Teslas depreciate quicker than most models
A spokesperson for WeBuyAnyCar told the Express: “Once a car leaves the showroom, it begins to lose value – typically up to 35% in the first year for petrol or diesel vehicles. This is higher still for EVs, which depreciate faster and typically have higher prices so more value loss through depreciation can be expected – in some cases up to 50%.
“Factors like age, mileage, service history, condition, and even the number of previous owners all influence its resale value. Teslas are currently depreciating quicker than most models, with some other market factors also impacting resale value.”
WeBuyAnyCar continued, “Depreciation can be a shock for some car owners, so it’s important to always be aware of what to expect when you make that purchase. We have a guide on EV depreciation and how car owners can help ensure they retain as much value on their EV as possible.
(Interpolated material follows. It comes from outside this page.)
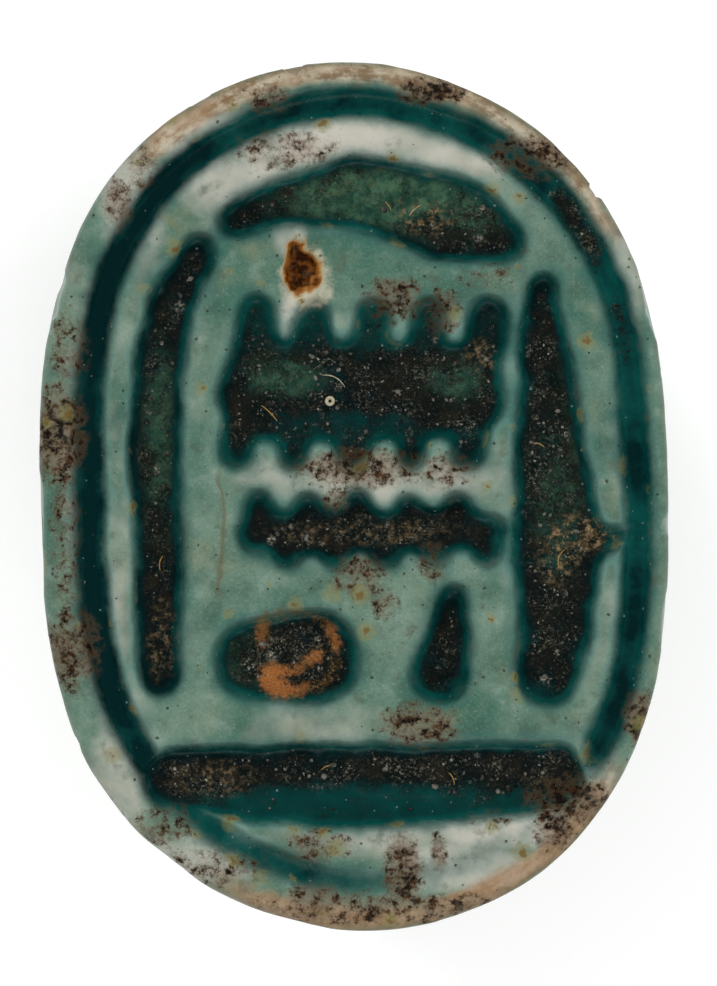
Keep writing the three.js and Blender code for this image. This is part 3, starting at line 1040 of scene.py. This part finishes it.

We recommend anyone looking to buy a new car, whether straight off the forecourt or second hand, do their research into how the make and model they’re interested in depreciates, as some are more impacted by this than others.”
While Teslas continue to lead in innovation and performance, resale value remains an area where many owners – particularly first-time EV buyers – are getting an uncomfortable crash course in financial reality.